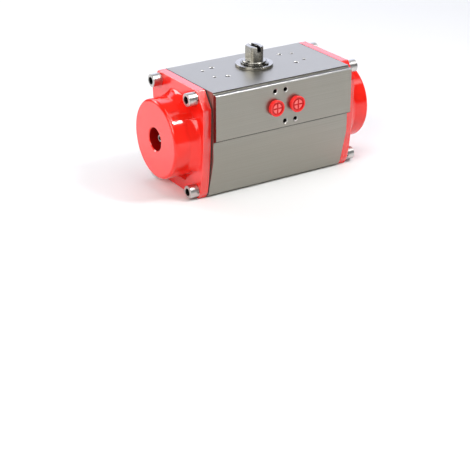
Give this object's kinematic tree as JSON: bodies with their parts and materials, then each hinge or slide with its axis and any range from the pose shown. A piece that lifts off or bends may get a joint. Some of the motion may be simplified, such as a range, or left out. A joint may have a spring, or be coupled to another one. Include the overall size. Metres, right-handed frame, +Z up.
{
  "type": "rotary pneumatic actuator",
  "caption": "Rack-and-pinion pneumatic quarter-turn actuator with spring return, red end caps, a slotted drive shaft on top and a star drive socket below.",
  "frame": {"origin": "where the drive shaft's axis meets the base plane that bolts to the valve", "axes": "+X along the cylinder, -Y out of the face with the air ports, +Z up the drive shaft"},
  "size_m": [0.2274, 0.1085, 0.13],
  "materials": {
    "body_aluminium": "satin, finely brushed along the cylinder",
    "red_coating": "glossy powder coat",
    "black_gasket": "matt",
    "stainless": "bright turned stainless steel",
    "shaft_steel": "turned and nickel plated",
    "cast_aluminium": "die cast, matt",
    "spring_steel": "dark phosphate coated wire",
    "rubber": "matt nitrile rubber",
    "white_plastic": "matt natural acetal",
    "red_plastic": "moulded polyethylene"
  },
  "bodies": {
    "housing": {"body": "body_aluminium", "end_cap_left": "red_coating", "gasket_left": "black_gasket", "cap_screw_left_1": "stainless", "lock_washer_left_1": "stainless", "cap_screw_left_2": "stainless", "lock_washer_left_2": "stainless", "cap_screw_left_3": "stainless", "lock_washer_left_3": "stainless", "cap_screw_left_4": "stainless", "lock_washer_left_4": "stainless", "stop_nut_left": "stainless", "outer_spring_left": "spring_steel", "inner_spring_left": "spring_steel", "end_cap_right": "red_coating", "gasket_right": "black_gasket", "cap_screw_right_1": "stainless", "lock_washer_right_1": "stainless", "cap_screw_right_2": "stainless", "lock_washer_right_2": "stainless", "cap_screw_right_3": "stainless", "lock_washer_right_3": "stainless", "cap_screw_right_4": "stainless", "lock_washer_right_4": "stainless", "stop_nut_right": "stainless", "outer_spring_right": "spring_steel", "inner_spring_right": "spring_steel", "thrust_ring": "white_plastic", "upper_bush": "white_plastic", "lower_bush": "white_plastic", "upper_seal": "rubber", "lower_seal": "rubber"},
    "pinion": {"pinion": "shaft_steel", "circlip": "shaft_steel", "top_disc": "shaft_steel"},
    "piston_left": {"piston_left": "cast_aluminium", "piston_seal_left": "rubber", "piston_guide_ring_left": "white_plastic", "rack_guide_pad_left": "white_plastic"},
    "piston_right": {"piston_right": "cast_aluminium", "piston_seal_right": "rubber", "piston_guide_ring_right": "white_plastic", "rack_guide_pad_right": "white_plastic"},
    "stop_screw_left": {"stop_screw_left": "stainless"},
    "stop_screw_right": {"stop_screw_right": "stainless"},
    "port_plug_a": {"port_plug_a": "red_plastic"},
    "port_plug_b": {"port_plug_b": "red_plastic"}
  },
  "joints": [
    {"name": "pinion_turn", "type": "hinge", "parent": "housing", "child": "pinion", "pos_m": [0, 0, 0.055], "axis": [0, 0, 1], "range_deg": [0, 90], "stiffness_Nm_per_rad": 2, "springref_deg": -28.65},
    {"name": "piston_left_slide", "type": "slide", "parent": "housing", "child": "piston_left", "axis": [-1, 0, 0], "range_m": [0, 0.0252], "deforming": ["outer_spring_left", "inner_spring_left"]},
    {"name": "piston_right_slide", "type": "slide", "parent": "housing", "child": "piston_right", "axis": [1, 0, 0], "range_m": [0, 0.0252], "deforming": ["outer_spring_right", "inner_spring_right"]},
    {"name": "stop_screw_left_adjust", "type": "slide", "parent": "housing", "child": "stop_screw_left", "axis": [-1, 0, 0], "range_m": [0, 0.004]},
    {"name": "stop_screw_right_adjust", "type": "slide", "parent": "housing", "child": "stop_screw_right", "axis": [1, 0, 0], "range_m": [0, 0.004]},
    {"name": "port_plug_a_pull", "type": "slide", "parent": "housing", "child": "port_plug_a", "axis": [0, -1, 0], "range_m": [0, 0.012]},
    {"name": "port_plug_b_pull", "type": "slide", "parent": "housing", "child": "port_plug_b", "axis": [0, -1, 0], "range_m": [0, 0.012]}
  ],
  "couplings": [
    {"joint": "piston_left_slide", "follows": "pinion_turn", "m_per_rad": 0.016},
    {"joint": "piston_right_slide", "follows": "pinion_turn", "m_per_rad": 0.016}
  ]
}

**Prompt:**
Write the data out again in full and exactly.

**Task solution:**
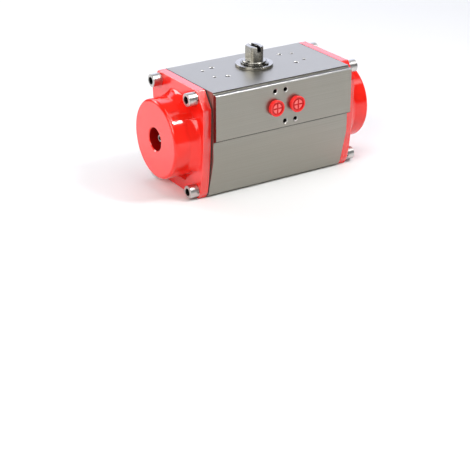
Give this object's kinematic tree as JSON: bodies with their parts and materials, then each hinge or slide with its axis and any range from the pose shown. A piece that lifts off or bends may get a joint. Some of the motion may be simplified, such as a range, or left out. A joint may have a spring, or be coupled to another one. Include the overall size. Metres, right-handed frame, +Z up.
{
  "type": "rotary pneumatic actuator",
  "caption": "Rack-and-pinion pneumatic quarter-turn actuator with spring return, red end caps, a slotted drive shaft on top and a star drive socket below.",
  "frame": {"origin": "where the drive shaft's axis meets the base plane that bolts to the valve", "axes": "+X along the cylinder, -Y out of the face with the air ports, +Z up the drive shaft"},
  "size_m": [0.2274, 0.1085, 0.13],
  "materials": {
    "body_aluminium": "satin, finely brushed along the cylinder",
    "red_coating": "glossy powder coat",
    "black_gasket": "matt",
    "stainless": "bright turned stainless steel",
    "shaft_steel": "turned and nickel plated",
    "cast_aluminium": "die cast, matt",
    "spring_steel": "dark phosphate coated wire",
    "rubber": "matt nitrile rubber",
    "white_plastic": "matt natural acetal",
    "red_plastic": "moulded polyethylene"
  },
  "bodies": {
    "housing": {"body": "body_aluminium", "end_cap_left": "red_coating", "gasket_left": "black_gasket", "cap_screw_left_1": "stainless", "lock_washer_left_1": "stainless", "cap_screw_left_2": "stainless", "lock_washer_left_2": "stainless", "cap_screw_left_3": "stainless", "lock_washer_left_3": "stainless", "cap_screw_left_4": "stainless", "lock_washer_left_4": "stainless", "stop_nut_left": "stainless", "outer_spring_left": "spring_steel", "inner_spring_left": "spring_steel", "end_cap_right": "red_coating", "gasket_right": "black_gasket", "cap_screw_right_1": "stainless", "lock_washer_right_1": "stainless", "cap_screw_right_2": "stainless", "lock_washer_right_2": "stainless", "cap_screw_right_3": "stainless", "lock_washer_right_3": "stainless", "cap_screw_right_4": "stainless", "lock_washer_right_4": "stainless", "stop_nut_right": "stainless", "outer_spring_right": "spring_steel", "inner_spring_right": "spring_steel", "thrust_ring": "white_plastic", "upper_bush": "white_plastic", "lower_bush": "white_plastic", "upper_seal": "rubber", "lower_seal": "rubber"},
    "pinion": {"pinion": "shaft_steel", "circlip": "shaft_steel", "top_disc": "shaft_steel"},
    "piston_left": {"piston_left": "cast_aluminium", "piston_seal_left": "rubber", "piston_guide_ring_left": "white_plastic", "rack_guide_pad_left": "white_plastic"},
    "piston_right": {"piston_right": "cast_aluminium", "piston_seal_right": "rubber", "piston_guide_ring_right": "white_plastic", "rack_guide_pad_right": "white_plastic"},
    "stop_screw_left": {"stop_screw_left": "stainless"},
    "stop_screw_right": {"stop_screw_right": "stainless"},
    "port_plug_a": {"port_plug_a": "red_plastic"},
    "port_plug_b": {"port_plug_b": "red_plastic"}
  },
  "joints": [
    {"name": "pinion_turn", "type": "hinge", "parent": "housing", "child": "pinion", "pos_m": [0, 0, 0.055], "axis": [0, 0, 1], "range_deg": [0, 90], "stiffness_Nm_per_rad": 2, "springref_deg": -28.65},
    {"name": "piston_left_slide", "type": "slide", "parent": "housing", "child": "piston_left", "axis": [-1, 0, 0], "range_m": [0, 0.0252], "deforming": ["outer_spring_left", "inner_spring_left"]},
    {"name": "piston_right_slide", "type": "slide", "parent": "housing", "child": "piston_right", "axis": [1, 0, 0], "range_m": [0, 0.0252], "deforming": ["outer_spring_right", "inner_spring_right"]},
    {"name": "stop_screw_left_adjust", "type": "slide", "parent": "housing", "child": "stop_screw_left", "axis": [-1, 0, 0], "range_m": [0, 0.004]},
    {"name": "stop_screw_right_adjust", "type": "slide", "parent": "housing", "child": "stop_screw_right", "axis": [1, 0, 0], "range_m": [0, 0.004]},
    {"name": "port_plug_a_pull", "type": "slide", "parent": "housing", "child": "port_plug_a", "axis": [0, -1, 0], "range_m": [0, 0.012]},
    {"name": "port_plug_b_pull", "type": "slide", "parent": "housing", "child": "port_plug_b", "axis": [0, -1, 0], "range_m": [0, 0.012]}
  ],
  "couplings": [
    {"joint": "piston_left_slide", "follows": "pinion_turn", "m_per_rad": 0.016},
    {"joint": "piston_right_slide", "follows": "pinion_turn", "m_per_rad": 0.016}
  ]
}